§ Written instruction: Return only the lines running from the line with "inside the collar." down to the line with "depsgraph = bpy.context.evaluated_depsgraph_get()", both included, exactly as they appear.

═════ Records shown ═════

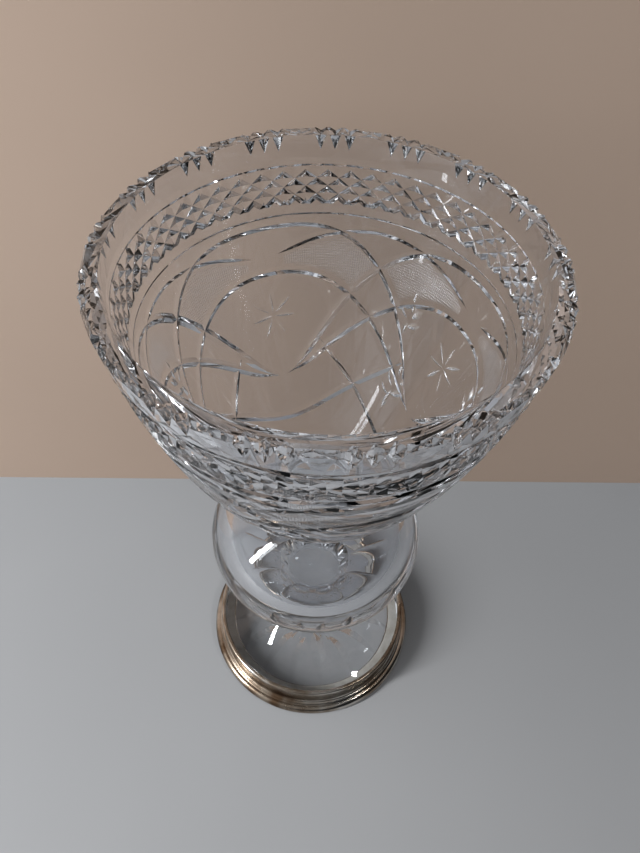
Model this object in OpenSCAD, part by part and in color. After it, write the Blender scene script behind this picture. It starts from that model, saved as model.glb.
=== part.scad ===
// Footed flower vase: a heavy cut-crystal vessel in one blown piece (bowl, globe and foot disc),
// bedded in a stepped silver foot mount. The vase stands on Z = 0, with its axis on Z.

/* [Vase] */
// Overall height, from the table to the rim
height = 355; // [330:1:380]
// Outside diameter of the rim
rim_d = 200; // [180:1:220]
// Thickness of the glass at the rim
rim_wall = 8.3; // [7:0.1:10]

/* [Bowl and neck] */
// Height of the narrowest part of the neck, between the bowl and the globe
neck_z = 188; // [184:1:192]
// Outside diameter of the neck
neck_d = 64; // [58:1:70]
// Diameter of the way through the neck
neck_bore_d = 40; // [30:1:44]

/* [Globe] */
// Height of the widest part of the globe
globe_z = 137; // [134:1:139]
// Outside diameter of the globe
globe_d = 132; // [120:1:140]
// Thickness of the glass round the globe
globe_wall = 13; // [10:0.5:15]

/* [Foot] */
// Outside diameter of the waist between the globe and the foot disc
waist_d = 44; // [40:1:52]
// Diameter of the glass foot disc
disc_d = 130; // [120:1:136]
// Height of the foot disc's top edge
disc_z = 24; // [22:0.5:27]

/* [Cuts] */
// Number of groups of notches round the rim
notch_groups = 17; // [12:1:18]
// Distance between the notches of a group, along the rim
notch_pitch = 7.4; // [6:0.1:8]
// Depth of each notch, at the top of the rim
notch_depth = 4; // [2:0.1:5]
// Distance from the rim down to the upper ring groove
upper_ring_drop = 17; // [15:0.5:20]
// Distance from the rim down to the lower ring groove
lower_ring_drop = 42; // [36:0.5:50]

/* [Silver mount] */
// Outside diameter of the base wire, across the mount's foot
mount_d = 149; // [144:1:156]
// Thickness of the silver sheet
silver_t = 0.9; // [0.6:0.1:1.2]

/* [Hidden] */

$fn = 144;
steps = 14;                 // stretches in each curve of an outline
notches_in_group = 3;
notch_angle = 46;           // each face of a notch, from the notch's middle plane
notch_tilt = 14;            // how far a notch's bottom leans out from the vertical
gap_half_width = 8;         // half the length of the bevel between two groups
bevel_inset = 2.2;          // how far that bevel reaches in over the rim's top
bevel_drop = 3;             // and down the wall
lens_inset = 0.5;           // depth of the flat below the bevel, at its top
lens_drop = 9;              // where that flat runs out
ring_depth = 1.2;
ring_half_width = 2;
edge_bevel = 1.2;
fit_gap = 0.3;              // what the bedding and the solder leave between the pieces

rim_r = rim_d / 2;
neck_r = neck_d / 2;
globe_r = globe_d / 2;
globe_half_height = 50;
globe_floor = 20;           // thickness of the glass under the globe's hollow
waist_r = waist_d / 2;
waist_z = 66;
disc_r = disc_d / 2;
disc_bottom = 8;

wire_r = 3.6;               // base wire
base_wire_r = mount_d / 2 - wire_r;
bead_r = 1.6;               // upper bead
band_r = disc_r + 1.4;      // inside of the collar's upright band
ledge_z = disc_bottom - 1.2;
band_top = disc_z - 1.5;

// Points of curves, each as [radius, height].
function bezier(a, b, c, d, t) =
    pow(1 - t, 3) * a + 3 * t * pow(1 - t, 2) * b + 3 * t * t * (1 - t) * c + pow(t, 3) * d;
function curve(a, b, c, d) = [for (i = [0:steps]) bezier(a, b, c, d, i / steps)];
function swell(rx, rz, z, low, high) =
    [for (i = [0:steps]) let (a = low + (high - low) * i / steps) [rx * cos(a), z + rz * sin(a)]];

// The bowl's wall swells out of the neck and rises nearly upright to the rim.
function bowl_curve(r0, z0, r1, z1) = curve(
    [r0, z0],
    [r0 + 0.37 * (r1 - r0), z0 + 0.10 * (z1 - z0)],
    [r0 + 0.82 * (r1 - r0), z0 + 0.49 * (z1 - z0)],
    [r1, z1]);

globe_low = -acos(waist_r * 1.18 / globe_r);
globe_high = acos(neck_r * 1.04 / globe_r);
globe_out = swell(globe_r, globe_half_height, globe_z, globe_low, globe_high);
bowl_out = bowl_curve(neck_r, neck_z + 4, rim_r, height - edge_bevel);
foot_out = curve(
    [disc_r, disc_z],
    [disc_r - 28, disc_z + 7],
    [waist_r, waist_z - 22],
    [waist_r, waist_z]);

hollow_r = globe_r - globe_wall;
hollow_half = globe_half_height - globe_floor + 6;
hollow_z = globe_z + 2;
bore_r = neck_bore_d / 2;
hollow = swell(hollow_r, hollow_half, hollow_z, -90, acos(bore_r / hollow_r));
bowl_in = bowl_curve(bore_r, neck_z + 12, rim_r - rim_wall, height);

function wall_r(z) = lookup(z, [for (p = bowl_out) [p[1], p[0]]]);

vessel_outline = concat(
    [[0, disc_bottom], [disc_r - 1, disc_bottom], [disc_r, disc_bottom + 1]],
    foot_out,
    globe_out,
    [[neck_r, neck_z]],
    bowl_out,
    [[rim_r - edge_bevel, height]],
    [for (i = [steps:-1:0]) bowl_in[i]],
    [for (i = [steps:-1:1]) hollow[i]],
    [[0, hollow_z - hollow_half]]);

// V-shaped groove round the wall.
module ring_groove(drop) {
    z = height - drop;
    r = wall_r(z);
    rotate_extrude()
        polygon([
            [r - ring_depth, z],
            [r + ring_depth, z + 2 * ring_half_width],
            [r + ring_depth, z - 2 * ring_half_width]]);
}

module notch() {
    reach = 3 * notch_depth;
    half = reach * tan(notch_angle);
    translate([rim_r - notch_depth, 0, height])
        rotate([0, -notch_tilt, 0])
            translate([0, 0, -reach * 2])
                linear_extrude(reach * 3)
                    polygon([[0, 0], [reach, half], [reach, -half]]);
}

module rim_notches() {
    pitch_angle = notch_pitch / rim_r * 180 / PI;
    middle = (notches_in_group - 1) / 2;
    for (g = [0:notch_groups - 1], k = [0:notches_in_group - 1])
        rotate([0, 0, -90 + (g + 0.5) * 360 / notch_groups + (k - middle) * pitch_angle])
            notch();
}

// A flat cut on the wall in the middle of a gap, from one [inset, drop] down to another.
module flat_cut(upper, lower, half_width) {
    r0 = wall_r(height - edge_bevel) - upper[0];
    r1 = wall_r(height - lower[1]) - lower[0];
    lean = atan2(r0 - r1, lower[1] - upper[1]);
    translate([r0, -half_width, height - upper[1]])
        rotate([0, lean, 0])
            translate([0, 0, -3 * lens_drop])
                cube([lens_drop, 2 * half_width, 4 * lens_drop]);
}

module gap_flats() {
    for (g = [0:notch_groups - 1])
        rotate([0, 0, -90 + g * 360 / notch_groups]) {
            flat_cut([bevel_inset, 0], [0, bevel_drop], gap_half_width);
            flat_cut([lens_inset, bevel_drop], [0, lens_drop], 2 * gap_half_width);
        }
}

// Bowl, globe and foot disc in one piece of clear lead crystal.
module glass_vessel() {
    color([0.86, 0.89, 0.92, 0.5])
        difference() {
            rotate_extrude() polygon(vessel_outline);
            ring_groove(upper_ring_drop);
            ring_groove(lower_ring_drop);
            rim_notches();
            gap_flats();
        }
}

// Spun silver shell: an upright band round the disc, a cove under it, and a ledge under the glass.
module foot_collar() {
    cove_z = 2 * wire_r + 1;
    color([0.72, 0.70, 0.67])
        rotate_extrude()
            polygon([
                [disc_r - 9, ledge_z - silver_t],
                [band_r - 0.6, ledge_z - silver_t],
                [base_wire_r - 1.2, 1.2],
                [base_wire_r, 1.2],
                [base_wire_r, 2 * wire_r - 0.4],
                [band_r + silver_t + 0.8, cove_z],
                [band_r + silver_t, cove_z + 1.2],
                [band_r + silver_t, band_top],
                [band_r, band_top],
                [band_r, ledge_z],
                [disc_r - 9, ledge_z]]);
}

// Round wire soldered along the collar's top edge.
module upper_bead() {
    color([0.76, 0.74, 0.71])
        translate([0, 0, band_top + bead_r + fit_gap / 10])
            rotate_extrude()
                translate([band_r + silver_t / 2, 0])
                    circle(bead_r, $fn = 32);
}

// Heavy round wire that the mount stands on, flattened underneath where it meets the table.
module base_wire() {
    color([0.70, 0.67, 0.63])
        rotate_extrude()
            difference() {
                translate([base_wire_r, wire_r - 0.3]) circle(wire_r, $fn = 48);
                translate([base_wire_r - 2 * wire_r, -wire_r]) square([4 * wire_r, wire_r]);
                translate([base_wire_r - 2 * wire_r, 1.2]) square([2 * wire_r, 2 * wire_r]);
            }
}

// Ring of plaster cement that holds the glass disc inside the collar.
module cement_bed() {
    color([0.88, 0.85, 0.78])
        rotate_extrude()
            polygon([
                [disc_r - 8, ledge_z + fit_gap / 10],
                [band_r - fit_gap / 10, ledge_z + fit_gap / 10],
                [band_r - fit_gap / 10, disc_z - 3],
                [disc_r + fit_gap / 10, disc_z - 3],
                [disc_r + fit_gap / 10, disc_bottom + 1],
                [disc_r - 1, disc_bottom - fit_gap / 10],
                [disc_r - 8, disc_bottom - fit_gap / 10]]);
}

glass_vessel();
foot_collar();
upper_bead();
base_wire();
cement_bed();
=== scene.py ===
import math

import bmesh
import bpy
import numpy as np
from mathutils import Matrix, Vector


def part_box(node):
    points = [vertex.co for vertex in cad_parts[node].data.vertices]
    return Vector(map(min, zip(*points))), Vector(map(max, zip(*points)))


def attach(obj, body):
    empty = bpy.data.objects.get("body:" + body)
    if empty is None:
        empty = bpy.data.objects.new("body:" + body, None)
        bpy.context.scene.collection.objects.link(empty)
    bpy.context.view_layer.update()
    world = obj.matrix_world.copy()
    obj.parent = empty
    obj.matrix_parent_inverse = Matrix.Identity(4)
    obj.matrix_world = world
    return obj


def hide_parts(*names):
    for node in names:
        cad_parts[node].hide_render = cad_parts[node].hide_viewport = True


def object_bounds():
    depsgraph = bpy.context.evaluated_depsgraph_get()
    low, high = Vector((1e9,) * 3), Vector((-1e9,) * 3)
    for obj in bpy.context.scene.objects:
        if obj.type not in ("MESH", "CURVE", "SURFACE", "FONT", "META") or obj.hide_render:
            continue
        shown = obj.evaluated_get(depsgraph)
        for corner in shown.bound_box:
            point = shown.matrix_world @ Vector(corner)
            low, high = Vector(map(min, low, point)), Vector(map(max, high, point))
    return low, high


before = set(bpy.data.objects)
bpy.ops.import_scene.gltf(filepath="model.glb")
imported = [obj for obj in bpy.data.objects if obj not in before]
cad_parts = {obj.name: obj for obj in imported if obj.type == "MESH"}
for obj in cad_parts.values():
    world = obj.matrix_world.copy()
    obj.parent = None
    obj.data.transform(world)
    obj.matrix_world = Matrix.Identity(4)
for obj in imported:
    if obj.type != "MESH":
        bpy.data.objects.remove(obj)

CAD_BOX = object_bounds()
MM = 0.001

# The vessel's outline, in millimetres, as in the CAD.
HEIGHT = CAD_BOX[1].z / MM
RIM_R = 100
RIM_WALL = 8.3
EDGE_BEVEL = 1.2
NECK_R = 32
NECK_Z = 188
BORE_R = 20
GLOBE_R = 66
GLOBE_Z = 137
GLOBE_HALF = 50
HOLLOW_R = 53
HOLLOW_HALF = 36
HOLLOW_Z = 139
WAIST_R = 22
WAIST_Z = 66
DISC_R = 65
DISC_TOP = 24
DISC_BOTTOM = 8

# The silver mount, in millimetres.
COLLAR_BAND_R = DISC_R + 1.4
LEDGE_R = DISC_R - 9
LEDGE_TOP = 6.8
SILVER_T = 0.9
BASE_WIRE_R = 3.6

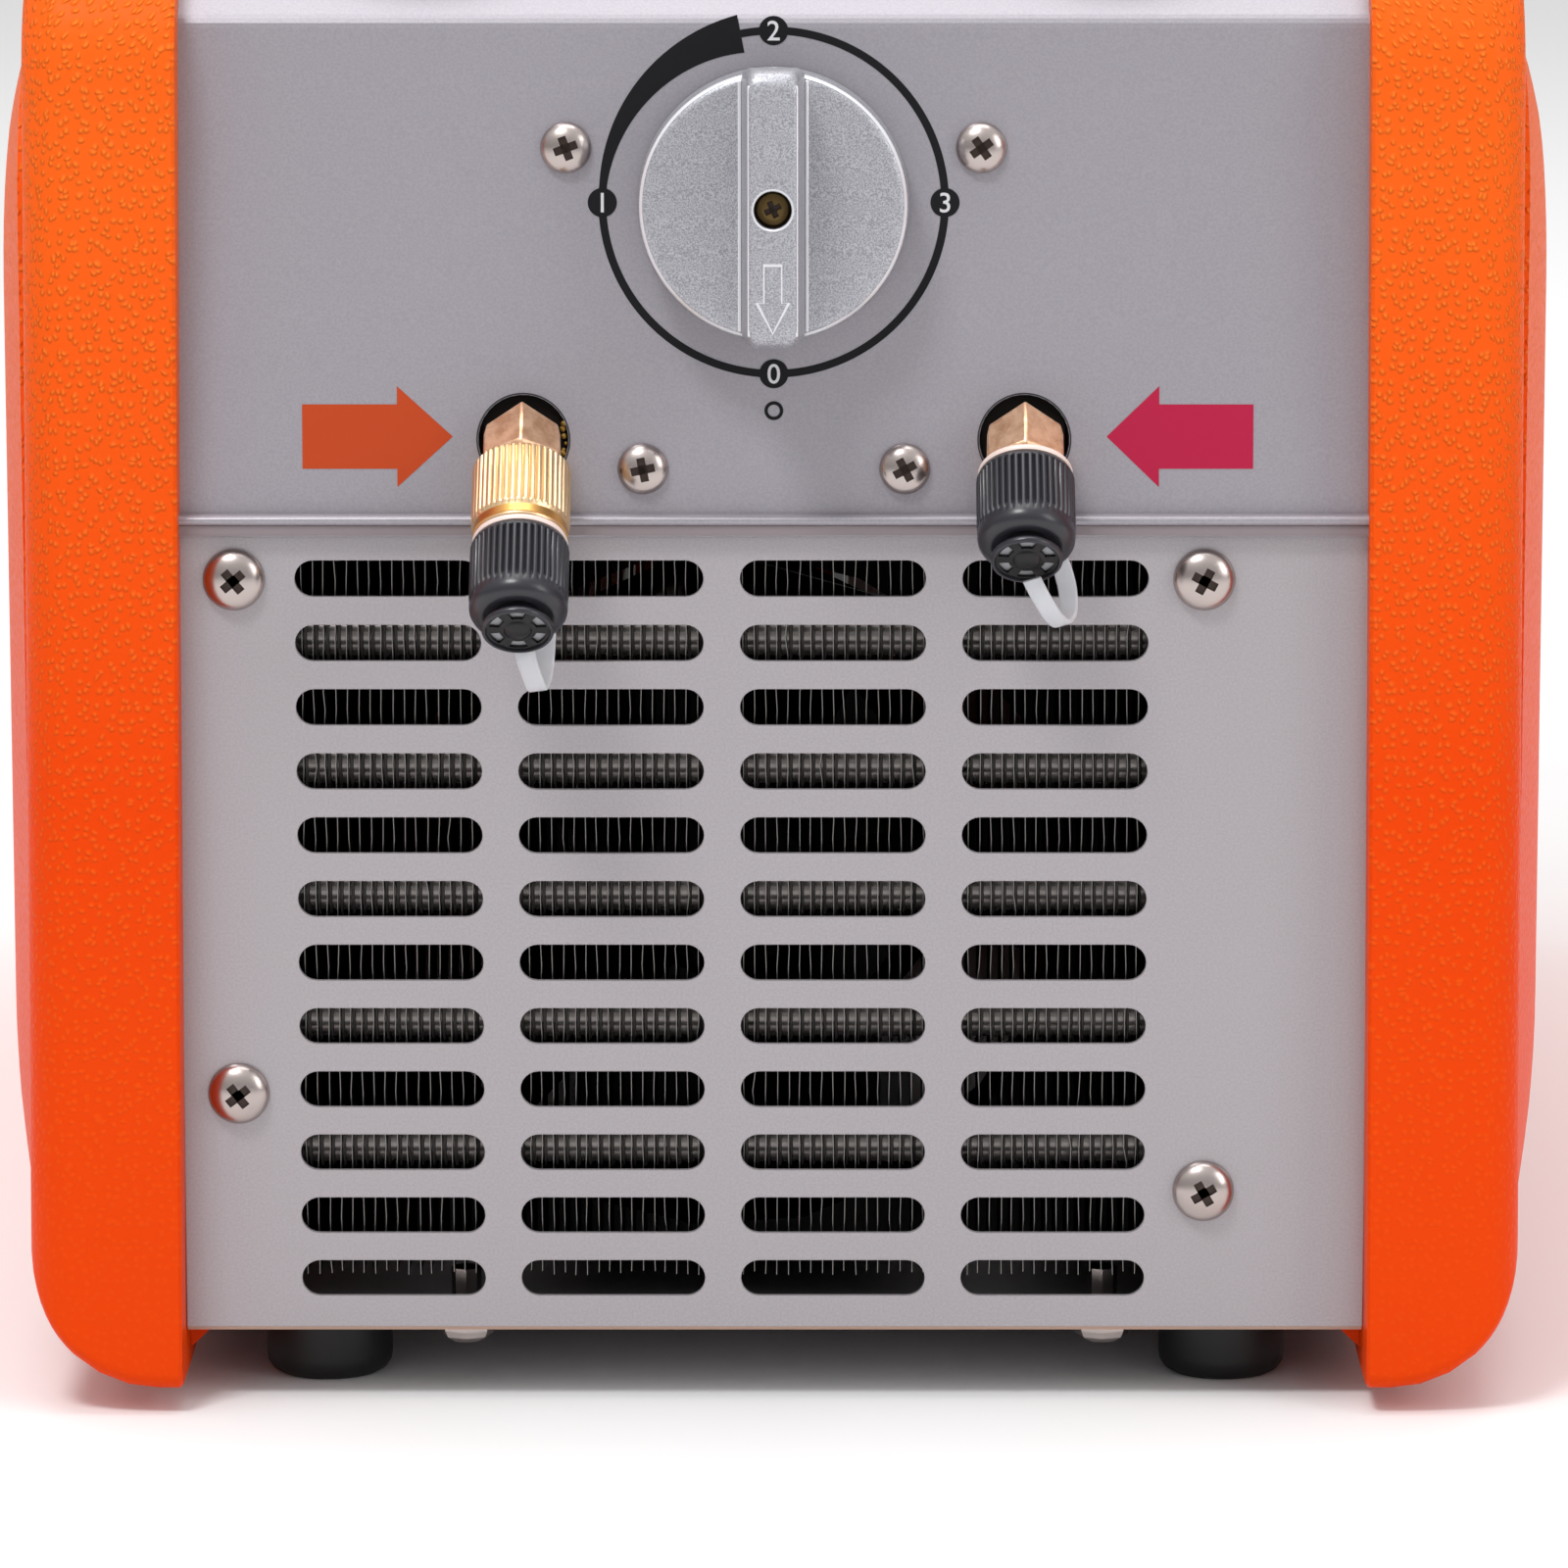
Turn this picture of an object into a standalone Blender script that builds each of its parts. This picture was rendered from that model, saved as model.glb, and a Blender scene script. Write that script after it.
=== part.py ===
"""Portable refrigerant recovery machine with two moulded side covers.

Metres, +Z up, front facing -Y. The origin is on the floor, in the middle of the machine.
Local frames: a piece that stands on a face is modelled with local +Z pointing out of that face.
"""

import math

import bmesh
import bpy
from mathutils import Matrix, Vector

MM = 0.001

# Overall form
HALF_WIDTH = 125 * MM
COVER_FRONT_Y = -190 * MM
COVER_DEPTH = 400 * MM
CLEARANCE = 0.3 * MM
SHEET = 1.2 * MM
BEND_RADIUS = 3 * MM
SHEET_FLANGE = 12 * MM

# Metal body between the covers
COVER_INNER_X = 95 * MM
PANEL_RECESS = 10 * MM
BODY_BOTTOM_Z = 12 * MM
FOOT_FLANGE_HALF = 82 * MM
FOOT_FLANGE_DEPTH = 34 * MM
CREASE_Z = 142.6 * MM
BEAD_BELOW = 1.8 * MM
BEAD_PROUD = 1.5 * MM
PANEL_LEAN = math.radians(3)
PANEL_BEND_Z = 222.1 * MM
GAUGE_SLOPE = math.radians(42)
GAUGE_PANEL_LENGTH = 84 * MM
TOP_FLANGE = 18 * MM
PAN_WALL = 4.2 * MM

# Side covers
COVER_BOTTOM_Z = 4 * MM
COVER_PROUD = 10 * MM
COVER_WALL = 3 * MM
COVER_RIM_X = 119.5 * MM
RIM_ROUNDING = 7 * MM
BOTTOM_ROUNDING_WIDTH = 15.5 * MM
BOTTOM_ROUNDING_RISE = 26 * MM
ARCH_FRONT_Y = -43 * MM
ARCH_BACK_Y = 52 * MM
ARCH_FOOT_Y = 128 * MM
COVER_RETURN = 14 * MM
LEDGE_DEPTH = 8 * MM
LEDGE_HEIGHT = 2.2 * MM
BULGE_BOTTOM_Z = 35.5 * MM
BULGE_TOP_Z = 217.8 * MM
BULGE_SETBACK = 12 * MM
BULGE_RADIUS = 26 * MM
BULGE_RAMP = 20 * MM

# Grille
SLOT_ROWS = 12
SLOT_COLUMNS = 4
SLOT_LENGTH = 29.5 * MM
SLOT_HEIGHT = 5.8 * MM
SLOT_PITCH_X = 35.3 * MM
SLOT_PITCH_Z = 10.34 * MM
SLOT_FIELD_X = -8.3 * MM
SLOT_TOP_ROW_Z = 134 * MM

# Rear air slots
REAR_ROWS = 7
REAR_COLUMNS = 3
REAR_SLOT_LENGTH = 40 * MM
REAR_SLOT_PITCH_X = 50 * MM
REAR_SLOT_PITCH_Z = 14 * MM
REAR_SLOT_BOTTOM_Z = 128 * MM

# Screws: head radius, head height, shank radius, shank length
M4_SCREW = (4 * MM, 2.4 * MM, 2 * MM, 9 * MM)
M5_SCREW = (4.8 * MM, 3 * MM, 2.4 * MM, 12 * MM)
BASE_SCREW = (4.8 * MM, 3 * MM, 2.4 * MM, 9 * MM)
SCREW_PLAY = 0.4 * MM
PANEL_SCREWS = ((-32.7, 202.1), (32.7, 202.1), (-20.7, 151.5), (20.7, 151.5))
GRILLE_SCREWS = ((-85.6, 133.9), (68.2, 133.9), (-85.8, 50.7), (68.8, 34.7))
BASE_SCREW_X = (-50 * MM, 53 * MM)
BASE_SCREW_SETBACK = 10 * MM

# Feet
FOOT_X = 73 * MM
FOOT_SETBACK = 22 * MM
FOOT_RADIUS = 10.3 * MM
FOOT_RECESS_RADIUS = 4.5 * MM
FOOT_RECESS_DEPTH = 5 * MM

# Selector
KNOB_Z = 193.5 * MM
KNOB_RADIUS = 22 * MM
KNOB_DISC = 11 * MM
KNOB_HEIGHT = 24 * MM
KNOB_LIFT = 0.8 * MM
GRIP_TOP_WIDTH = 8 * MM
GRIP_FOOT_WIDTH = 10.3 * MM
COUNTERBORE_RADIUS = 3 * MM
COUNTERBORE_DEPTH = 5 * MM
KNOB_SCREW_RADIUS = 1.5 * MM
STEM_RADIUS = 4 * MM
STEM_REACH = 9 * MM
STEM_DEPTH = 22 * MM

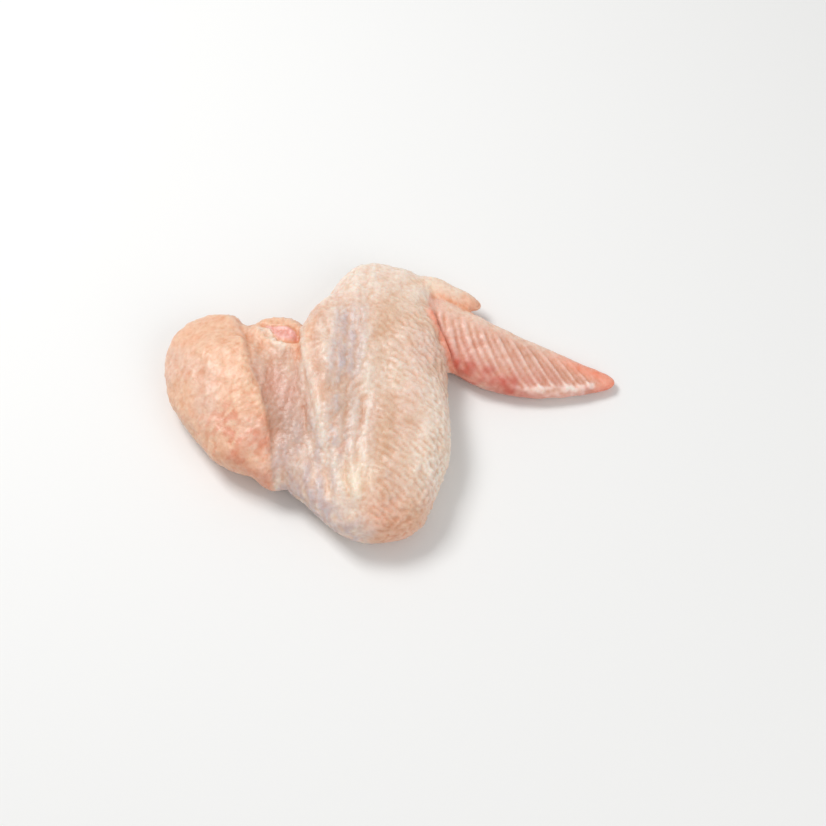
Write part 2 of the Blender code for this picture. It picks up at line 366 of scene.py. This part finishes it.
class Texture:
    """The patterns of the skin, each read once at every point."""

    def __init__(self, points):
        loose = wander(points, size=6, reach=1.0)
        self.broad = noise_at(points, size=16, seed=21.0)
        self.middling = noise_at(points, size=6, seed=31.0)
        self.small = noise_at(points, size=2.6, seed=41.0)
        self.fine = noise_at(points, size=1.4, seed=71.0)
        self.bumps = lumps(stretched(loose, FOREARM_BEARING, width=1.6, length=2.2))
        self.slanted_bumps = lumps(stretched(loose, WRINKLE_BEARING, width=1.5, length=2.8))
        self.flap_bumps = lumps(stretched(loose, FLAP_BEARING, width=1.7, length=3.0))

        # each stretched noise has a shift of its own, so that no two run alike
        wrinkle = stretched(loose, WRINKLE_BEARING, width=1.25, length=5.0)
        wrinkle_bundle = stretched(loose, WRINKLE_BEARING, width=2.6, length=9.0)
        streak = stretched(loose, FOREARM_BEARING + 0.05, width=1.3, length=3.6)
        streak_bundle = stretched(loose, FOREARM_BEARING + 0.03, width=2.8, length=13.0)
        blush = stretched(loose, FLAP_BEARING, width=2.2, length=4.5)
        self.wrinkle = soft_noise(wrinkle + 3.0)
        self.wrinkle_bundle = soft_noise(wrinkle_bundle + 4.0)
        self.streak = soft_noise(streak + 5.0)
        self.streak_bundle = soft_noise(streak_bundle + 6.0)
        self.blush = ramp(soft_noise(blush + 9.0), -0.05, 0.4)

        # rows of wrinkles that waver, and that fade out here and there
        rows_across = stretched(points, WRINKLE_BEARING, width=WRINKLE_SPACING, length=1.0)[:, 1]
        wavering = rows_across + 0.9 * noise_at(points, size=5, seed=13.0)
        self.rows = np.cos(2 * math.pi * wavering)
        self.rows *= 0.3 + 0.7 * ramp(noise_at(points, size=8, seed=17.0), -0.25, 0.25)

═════

§ Right answer:
// Ring of plaster cement that holds the glass disc inside the collar.
module cement_bed() {
    color([0.88, 0.85, 0.78])
        rotate_extrude()
            polygon([
                [disc_r - 8, ledge_z + fit_gap / 10],
                [band_r - fit_gap / 10, ledge_z + fit_gap / 10],
                [band_r - fit_gap / 10, disc_z - 3],
                [disc_r + fit_gap / 10, disc_z - 3],
                [disc_r + fit_gap / 10, disc_bottom + 1],
                [disc_r - 1, disc_bottom - fit_gap / 10],
                [disc_r - 8, disc_bottom - fit_gap / 10]]);
}

glass_vessel();
foot_collar();
upper_bead();
base_wire();
cement_bed();
=== scene.py ===
import math

import bmesh
import bpy
import numpy as np
from mathutils import Matrix, Vector


def part_box(node):
    points = [vertex.co for vertex in cad_parts[node].data.vertices]
    return Vector(map(min, zip(*points))), Vector(map(max, zip(*points)))


def attach(obj, body):
    empty = bpy.data.objects.get("body:" + body)
    if empty is None:
        empty = bpy.data.objects.new("body:" + body, None)
        bpy.context.scene.collection.objects.link(empty)
    bpy.context.view_layer.update()
    world = obj.matrix_world.copy()
    obj.parent = empty
    obj.matrix_parent_inverse = Matrix.Identity(4)
    obj.matrix_world = world
    return obj


def hide_parts(*names):
    for node in names:
        cad_parts[node].hide_render = cad_parts[node].hide_viewport = True


def object_bounds():
    depsgraph = bpy.context.evaluated_depsgraph_get()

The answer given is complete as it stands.